§ **DESCRIPTION OF THE TASK**
Transcribe, exactly as they appear, the line that contains "const planter = new THREE.Group();", the line that contains "zip(*points))), Vector(map(max, zip(*points)))", and every line in between, and nothing else.

§ **INPUT**
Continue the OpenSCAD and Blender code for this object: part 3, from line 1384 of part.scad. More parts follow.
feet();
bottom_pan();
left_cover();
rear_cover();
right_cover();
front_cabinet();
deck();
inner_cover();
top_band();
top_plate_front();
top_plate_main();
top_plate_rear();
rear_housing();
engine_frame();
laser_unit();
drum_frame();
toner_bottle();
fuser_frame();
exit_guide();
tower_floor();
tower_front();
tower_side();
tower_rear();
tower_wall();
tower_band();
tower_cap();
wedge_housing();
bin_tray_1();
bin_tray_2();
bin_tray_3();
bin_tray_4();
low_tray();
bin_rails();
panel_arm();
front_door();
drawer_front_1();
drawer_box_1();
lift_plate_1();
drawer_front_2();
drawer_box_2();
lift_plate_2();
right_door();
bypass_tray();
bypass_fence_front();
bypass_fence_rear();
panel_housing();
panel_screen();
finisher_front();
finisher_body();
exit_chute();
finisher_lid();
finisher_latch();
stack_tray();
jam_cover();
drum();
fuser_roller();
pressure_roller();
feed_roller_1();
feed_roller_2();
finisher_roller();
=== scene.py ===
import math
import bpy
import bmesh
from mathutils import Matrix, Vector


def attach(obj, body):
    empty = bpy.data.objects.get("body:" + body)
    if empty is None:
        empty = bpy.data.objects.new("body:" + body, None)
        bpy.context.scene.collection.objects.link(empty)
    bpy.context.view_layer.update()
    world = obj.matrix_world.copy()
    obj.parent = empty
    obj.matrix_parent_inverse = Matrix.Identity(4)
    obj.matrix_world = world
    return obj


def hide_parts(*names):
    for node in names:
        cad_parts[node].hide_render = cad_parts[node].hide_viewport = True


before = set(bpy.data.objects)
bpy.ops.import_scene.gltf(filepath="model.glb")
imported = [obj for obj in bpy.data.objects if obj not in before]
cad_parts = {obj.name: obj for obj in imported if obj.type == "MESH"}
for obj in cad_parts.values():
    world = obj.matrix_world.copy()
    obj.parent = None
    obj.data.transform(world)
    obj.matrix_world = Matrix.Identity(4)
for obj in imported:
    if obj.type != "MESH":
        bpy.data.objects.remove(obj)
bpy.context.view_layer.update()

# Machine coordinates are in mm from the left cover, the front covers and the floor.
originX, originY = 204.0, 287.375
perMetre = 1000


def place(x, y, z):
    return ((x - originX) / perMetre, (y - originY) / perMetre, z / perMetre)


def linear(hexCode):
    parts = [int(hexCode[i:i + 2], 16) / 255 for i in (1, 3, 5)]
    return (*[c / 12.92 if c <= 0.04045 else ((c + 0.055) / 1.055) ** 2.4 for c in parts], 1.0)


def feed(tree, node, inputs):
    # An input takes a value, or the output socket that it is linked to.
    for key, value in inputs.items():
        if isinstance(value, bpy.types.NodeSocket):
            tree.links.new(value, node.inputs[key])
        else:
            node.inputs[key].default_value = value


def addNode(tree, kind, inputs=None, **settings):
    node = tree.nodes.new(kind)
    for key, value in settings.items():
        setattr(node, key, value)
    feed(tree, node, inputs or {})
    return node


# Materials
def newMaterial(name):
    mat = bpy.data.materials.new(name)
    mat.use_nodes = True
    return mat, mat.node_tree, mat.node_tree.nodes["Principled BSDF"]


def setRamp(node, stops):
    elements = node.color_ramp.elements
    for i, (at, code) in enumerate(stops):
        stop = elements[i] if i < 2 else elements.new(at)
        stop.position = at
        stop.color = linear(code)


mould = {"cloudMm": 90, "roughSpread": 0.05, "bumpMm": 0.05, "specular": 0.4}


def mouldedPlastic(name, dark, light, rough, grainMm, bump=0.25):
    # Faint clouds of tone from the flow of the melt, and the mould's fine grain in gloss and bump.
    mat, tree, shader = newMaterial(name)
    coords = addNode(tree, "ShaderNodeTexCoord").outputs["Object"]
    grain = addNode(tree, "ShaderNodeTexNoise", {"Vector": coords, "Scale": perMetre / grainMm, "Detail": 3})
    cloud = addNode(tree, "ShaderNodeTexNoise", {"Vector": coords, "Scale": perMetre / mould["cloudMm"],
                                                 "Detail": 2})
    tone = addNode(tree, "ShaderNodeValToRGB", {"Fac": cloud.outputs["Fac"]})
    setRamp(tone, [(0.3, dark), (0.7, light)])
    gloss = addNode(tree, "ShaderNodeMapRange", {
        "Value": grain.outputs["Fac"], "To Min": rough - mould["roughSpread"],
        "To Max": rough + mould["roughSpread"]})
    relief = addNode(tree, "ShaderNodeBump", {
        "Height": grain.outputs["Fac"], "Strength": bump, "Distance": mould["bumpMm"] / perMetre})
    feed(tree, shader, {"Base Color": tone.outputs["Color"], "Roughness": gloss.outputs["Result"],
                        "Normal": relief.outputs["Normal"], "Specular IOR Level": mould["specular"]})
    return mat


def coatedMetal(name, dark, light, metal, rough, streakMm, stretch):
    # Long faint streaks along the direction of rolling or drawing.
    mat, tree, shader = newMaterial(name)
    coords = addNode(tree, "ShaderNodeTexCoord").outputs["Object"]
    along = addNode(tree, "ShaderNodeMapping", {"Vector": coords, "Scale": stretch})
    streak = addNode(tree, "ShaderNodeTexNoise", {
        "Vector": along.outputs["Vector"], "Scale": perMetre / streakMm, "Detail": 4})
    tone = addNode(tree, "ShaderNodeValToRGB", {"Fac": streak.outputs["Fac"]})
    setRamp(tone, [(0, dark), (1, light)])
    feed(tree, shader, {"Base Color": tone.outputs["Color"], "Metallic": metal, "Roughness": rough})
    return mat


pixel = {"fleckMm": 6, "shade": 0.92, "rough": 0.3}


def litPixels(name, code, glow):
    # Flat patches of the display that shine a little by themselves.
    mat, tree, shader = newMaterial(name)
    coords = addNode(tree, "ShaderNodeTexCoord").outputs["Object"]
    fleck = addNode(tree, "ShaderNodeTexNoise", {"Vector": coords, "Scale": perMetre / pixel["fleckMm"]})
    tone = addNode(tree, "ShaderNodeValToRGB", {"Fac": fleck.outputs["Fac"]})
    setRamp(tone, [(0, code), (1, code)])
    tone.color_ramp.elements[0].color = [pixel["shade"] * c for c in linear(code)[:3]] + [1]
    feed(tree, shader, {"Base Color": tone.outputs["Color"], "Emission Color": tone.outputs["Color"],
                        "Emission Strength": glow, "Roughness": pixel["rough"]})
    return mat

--

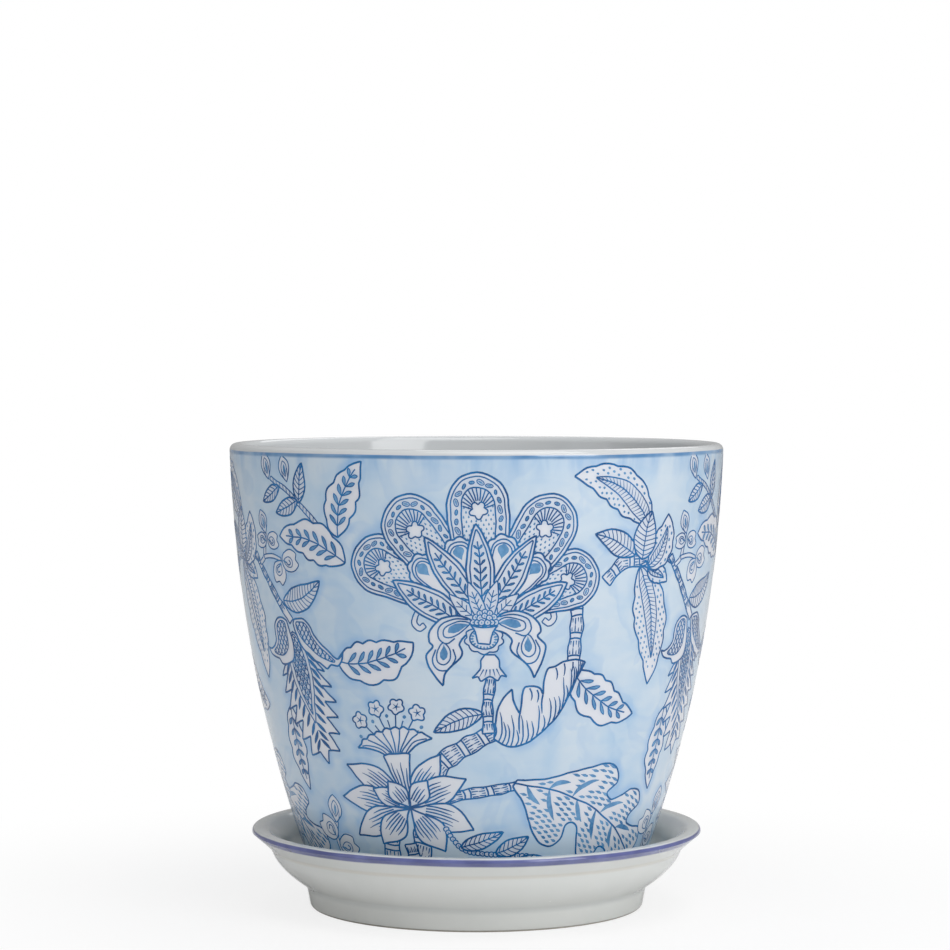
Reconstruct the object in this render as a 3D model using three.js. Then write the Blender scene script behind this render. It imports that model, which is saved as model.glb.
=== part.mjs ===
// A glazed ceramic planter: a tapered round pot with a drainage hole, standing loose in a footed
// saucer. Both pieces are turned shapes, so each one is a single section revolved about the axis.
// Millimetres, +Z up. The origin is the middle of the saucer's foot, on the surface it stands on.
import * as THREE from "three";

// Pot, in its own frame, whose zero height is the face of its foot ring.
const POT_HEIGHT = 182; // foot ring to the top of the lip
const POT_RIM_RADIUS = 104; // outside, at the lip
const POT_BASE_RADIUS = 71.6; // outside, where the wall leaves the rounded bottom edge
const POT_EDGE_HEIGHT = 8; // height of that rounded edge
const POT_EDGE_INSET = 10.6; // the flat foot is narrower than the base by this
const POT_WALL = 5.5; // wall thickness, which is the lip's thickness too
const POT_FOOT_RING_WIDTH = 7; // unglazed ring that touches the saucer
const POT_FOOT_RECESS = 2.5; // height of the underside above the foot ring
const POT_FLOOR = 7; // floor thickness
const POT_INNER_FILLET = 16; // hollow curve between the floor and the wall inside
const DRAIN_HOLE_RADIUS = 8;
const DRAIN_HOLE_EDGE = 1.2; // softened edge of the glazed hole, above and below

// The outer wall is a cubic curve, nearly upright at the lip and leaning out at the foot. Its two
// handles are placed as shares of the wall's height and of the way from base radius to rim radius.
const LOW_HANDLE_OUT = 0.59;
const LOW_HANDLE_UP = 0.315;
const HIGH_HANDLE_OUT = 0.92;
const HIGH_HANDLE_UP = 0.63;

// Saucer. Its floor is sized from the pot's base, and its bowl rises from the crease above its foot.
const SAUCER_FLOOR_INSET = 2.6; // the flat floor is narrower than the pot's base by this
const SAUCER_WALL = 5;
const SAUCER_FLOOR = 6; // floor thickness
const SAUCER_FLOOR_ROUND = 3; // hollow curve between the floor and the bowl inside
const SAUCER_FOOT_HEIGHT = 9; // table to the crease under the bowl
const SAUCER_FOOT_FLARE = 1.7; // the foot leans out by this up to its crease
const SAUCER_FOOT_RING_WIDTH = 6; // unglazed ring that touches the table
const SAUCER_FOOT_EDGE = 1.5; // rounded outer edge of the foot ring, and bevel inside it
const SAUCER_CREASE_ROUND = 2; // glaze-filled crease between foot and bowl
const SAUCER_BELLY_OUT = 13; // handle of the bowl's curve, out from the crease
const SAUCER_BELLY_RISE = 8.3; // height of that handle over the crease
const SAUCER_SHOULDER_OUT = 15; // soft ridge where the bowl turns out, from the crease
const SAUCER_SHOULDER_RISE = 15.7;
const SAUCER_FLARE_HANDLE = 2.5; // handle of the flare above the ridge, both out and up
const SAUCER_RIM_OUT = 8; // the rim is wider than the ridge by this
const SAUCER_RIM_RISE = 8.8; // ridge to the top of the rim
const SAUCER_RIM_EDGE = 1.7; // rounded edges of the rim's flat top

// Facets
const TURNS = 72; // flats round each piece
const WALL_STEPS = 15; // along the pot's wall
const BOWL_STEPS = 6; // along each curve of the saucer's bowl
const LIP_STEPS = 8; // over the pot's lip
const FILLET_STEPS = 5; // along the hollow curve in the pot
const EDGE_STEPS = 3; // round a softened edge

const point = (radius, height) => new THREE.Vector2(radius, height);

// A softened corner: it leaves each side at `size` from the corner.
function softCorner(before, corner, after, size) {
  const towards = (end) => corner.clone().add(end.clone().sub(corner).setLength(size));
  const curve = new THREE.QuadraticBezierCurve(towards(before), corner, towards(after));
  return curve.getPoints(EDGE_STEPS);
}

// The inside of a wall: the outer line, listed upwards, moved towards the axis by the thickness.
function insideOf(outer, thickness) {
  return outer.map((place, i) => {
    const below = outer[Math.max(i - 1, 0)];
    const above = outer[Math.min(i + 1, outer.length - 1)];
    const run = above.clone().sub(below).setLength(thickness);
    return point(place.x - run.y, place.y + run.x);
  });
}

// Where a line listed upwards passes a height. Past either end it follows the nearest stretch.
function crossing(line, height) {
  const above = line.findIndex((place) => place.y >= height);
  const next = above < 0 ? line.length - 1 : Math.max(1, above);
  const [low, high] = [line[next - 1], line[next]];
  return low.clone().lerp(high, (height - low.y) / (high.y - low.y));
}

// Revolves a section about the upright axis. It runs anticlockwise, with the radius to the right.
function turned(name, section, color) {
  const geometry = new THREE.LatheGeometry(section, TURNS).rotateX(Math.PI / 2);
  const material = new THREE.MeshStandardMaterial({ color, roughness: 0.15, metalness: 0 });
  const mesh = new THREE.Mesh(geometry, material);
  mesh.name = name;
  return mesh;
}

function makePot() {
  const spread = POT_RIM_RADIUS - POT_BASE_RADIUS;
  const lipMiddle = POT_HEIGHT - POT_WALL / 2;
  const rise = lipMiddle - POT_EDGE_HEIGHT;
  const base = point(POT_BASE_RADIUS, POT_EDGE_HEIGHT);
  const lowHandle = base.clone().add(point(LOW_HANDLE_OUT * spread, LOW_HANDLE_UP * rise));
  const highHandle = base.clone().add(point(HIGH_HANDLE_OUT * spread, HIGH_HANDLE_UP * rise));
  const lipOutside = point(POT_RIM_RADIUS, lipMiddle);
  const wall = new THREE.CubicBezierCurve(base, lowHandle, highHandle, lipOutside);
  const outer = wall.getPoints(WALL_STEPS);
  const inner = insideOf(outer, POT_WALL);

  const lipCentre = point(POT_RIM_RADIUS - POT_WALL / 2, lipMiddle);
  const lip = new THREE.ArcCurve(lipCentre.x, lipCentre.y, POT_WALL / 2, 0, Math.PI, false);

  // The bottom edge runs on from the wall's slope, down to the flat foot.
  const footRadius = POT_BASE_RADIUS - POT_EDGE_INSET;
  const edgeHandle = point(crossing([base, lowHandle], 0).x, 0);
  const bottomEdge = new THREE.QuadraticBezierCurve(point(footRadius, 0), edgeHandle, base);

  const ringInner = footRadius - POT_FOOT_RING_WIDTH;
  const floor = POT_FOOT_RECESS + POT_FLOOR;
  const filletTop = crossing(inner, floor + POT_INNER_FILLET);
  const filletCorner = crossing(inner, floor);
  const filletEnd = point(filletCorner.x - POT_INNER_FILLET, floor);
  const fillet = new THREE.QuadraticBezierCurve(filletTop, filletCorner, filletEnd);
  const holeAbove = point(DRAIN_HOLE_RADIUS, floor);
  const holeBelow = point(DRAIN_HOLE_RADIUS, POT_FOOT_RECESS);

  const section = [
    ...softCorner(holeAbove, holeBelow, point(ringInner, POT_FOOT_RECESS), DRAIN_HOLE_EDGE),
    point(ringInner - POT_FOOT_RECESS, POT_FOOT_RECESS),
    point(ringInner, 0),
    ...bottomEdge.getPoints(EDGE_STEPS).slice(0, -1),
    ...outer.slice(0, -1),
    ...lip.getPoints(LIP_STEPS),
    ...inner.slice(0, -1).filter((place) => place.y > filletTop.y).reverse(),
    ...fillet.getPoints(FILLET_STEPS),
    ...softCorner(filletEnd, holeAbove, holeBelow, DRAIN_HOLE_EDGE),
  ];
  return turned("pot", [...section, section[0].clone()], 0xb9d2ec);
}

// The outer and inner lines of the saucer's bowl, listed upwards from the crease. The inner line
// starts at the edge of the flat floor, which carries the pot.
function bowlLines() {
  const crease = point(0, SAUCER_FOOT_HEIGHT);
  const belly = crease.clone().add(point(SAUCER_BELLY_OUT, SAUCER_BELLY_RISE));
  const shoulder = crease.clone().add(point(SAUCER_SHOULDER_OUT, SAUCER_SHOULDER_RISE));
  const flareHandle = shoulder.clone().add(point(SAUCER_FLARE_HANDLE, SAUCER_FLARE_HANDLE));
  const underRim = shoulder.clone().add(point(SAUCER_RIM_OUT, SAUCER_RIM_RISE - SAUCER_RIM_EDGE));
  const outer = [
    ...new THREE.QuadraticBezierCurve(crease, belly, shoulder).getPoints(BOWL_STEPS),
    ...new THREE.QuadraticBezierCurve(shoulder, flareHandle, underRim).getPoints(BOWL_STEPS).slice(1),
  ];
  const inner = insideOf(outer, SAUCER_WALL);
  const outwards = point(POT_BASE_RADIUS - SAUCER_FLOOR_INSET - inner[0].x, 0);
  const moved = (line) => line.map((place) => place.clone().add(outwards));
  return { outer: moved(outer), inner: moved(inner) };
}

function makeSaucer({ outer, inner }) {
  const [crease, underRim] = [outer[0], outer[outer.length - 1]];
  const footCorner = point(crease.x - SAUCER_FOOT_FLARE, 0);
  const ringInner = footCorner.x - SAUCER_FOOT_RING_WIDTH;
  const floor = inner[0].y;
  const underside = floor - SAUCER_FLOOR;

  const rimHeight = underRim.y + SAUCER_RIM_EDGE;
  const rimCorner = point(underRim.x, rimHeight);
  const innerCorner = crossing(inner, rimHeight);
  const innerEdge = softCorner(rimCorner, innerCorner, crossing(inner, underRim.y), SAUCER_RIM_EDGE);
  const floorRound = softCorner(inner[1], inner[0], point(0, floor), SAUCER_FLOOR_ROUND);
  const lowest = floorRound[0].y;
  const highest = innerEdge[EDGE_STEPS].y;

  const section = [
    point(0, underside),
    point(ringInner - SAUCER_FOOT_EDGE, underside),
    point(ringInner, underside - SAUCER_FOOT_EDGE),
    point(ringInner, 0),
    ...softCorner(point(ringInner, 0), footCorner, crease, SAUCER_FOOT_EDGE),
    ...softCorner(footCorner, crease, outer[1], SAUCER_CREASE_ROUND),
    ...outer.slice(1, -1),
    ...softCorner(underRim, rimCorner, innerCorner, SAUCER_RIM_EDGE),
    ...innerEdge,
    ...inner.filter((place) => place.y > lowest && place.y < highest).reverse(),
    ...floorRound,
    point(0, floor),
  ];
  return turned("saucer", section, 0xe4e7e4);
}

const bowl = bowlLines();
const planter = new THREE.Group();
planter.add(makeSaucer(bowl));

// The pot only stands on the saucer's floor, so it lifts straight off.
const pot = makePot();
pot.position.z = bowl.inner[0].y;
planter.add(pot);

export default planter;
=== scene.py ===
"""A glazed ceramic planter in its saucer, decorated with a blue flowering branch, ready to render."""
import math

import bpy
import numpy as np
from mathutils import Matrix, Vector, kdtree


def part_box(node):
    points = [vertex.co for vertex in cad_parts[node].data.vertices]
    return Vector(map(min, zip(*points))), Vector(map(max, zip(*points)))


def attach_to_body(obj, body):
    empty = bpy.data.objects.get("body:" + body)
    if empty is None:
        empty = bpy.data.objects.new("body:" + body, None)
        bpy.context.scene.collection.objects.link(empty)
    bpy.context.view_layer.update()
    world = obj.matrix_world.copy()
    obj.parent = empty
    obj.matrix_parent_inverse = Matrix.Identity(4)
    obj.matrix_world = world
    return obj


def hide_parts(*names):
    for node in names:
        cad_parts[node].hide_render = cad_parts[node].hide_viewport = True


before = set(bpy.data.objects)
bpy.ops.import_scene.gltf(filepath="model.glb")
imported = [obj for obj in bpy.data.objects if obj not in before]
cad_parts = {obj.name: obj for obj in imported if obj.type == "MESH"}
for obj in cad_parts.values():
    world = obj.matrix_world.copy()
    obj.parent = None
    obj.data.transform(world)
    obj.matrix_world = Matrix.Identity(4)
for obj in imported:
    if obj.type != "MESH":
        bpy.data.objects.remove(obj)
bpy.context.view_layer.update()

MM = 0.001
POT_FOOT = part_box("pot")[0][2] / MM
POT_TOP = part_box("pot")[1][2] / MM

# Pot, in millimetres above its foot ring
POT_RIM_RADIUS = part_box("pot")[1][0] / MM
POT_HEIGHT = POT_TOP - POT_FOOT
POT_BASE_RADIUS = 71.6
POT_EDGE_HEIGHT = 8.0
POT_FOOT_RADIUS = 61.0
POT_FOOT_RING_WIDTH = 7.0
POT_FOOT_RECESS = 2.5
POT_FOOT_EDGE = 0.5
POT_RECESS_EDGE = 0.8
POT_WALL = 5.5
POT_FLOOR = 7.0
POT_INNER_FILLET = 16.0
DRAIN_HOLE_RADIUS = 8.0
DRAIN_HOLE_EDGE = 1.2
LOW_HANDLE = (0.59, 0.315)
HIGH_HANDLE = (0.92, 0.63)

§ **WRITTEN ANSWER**
const planter = new THREE.Group();
planter.add(makeSaucer(bowl));

// The pot only stands on the saucer's floor, so it lifts straight off.
const pot = makePot();
pot.position.z = bowl.inner[0].y;
planter.add(pot);

export default planter;
=== scene.py ===
"""A glazed ceramic planter in its saucer, decorated with a blue flowering branch, ready to render."""
import math

import bpy
import numpy as np
from mathutils import Matrix, Vector, kdtree


def part_box(node):
    points = [vertex.co for vertex in cad_parts[node].data.vertices]
    return Vector(map(min, zip(*points))), Vector(map(max, zip(*points)))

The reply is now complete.